Even more ambient noises dripped from Tim Hecker and Daniel Lopatin (Instrumental Tourist) and Richard Villalobos (Dependent And Happy), cementing a place for pensiveness in 2012′s electronics. Meanwhile, Nico Muhly integrated classical sensibilities into his Drones and Sir Richard Bishop exhibited his dexterous guitar work on Intermezzo and on Rangda’s Formerly Extinct. And Carlton Melton added a metal edge to the climbing movements of Photos of Photos.
Andy Stott’s Luxury Problems is evocative of both Four Tet’s repetition and Burial’s suggestive haunts. (Speaking of Four Tet and Burial, the two collaborated for a trippy slow-burner on “Nova” this year, piano strokes eventually winning the day.) Stott layers his pulsating, industrial dub with harrowing vocals by Alison Skidmore. There are words, to be sure, but they’re nebulous and besides the point as far as meaning — not intonation — is concerned. It might be the edge of a slippery slope to include Luxury Problems in this rundown, but Daniel Snaith eschewing his Caribou moniker for upbeat work as Daphni on Jialong also merits praise. Check out vibrant album opener “Yes, I Know,” which uses a stellar Buddy Miles sample for a hook.
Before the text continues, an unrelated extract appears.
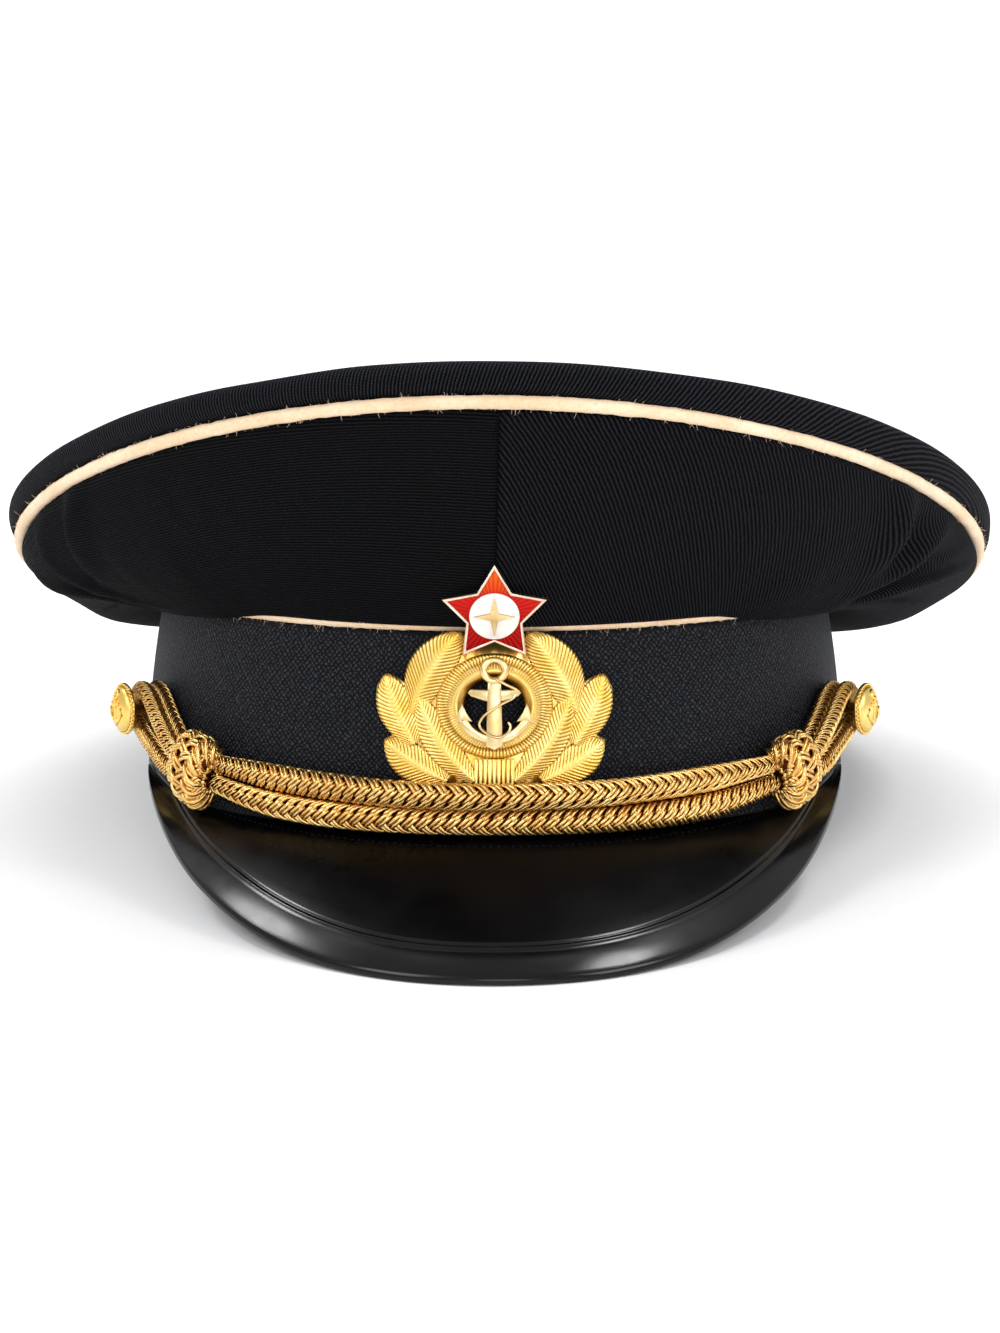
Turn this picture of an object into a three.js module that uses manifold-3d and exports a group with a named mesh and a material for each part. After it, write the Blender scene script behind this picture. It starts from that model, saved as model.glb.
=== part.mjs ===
// A naval officer's peaked cap, in millimetres.
// The cap is drawn in its own frame: the origin is the middle of the band's lower edge, +Z runs up the band
// and the front faces -Y. At the end the whole cap is tilted back until the visor's edge and the rear hem
// both rest on the ground, z = 0.

import * as THREE from "three";
import { mergeVertices } from "three/addons/utils/BufferGeometryUtils.js";
import Module from "manifold-3d";

const wasm = await Module();
wasm.setup();

const degree = Math.PI / 180;

// Driving sizes

const band = { height: 47.6, foot: [89.6, 108], head: [85, 103], wall: 3, edge: 0.8, belly: 1.3, press: 0.4 };
const bandPiping = { radius: 1.3, height: 49.2, proud: 0.2 };

// The crown seam is an oval in plan. Its height round the cap is a short cosine series: mean, tilt from
// front to rear, saddle, shoulder. The wearer's left sits a little higher than the right.
const crown = {
  half: [123.4, 137],
  middle: [1.2, 4],
  cloth: 1.5,
  waves: [60.0, 39.0, 5.1, -0.7],
  lean: 1.3,
  slope: 17 * degree,
  dome: 8,
};
const crownPiping = { radius: 1.5 };

// The top cloth rolls over the hoop: each row is a point of that roll, measured from the crown seam.
const rimRoll = [
  { out: -0.7, up: 2.5 },
  { out: 1.6, up: 3.5 },
  { out: 2.4, up: 6.2 },
  { out: 1.2, up: 8.2 },
  { out: -2.2, up: 9.2 },
  { out: -7.0, up: 9.4 },
];
const rimGain = 0.1; // the roll stands taller on the wearer's left
const topRings = [0.8, 0.5, 0.2, 0];

// How the side cloth runs from the band to the crown seam, from the front round to the rear: its rise above
// level at the band and how far it keeps to that, its fall below level at the seam and how far it keeps to
// that, and how far its lower edge drops below the middle of the band's piping.
const sideDrape = [
  { angle: 0, rise: 66, foot: 14, fall: 63, hang: 16, drop: -0.4 },
  { angle: 25, rise: 60, foot: 14, fall: 66, hang: 15, drop: -0.7 },
  { angle: 38, rise: 48, foot: 14, fall: 69, hang: 15, drop: -0.6 },
  { angle: 48, rise: 30, foot: 13, fall: 69, hang: 15, drop: 1.5 },
  { angle: 62, rise: 8, foot: 12, fall: 66, hang: 14, drop: 3.0 },
  { angle: 78, rise: -8, foot: 11, fall: 52, hang: 12, drop: 3.6 },
  { angle: 105, rise: -60, foot: 20, fall: 28, hang: 13, drop: 4.4 },
  { angle: 140, rise: -60, foot: 22, fall: 14, hang: 17, drop: 4.6 },
  { angle: 180, rise: -40, foot: 16, fall: -20, hang: 13, drop: 3.6 },
];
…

Godspeed You! Black Emperor begins its latest, Allelujah! Don’t Bend! Ascend!, with words, too. But it’s a sample typical of Godspeed and sounds like the recording of a megaphone-armed, frightened innocent, which was later recovered in the rubble of a bombed-out village. “With his arms outstretched,” a Canadian-accented man exhorts, and then the group slowly unfurls its lengthy missive before letting you have it on “Mladic.” It’s all epic builds and brilliantly infused interjections from the genre behemoths. (For a lesson in spare post-rock, seek out the Land Observations record; don’t look to the goliaths of Godspeed.) Here, the Montreal troupe is just as it should be: huge and clamorous when called for, slight and reticent in anticipation. Allelujah! — like Riggins’s Alone/Together and many other instrumental efforts this year — proves that, oftentimes, you can say a lot without saying anything.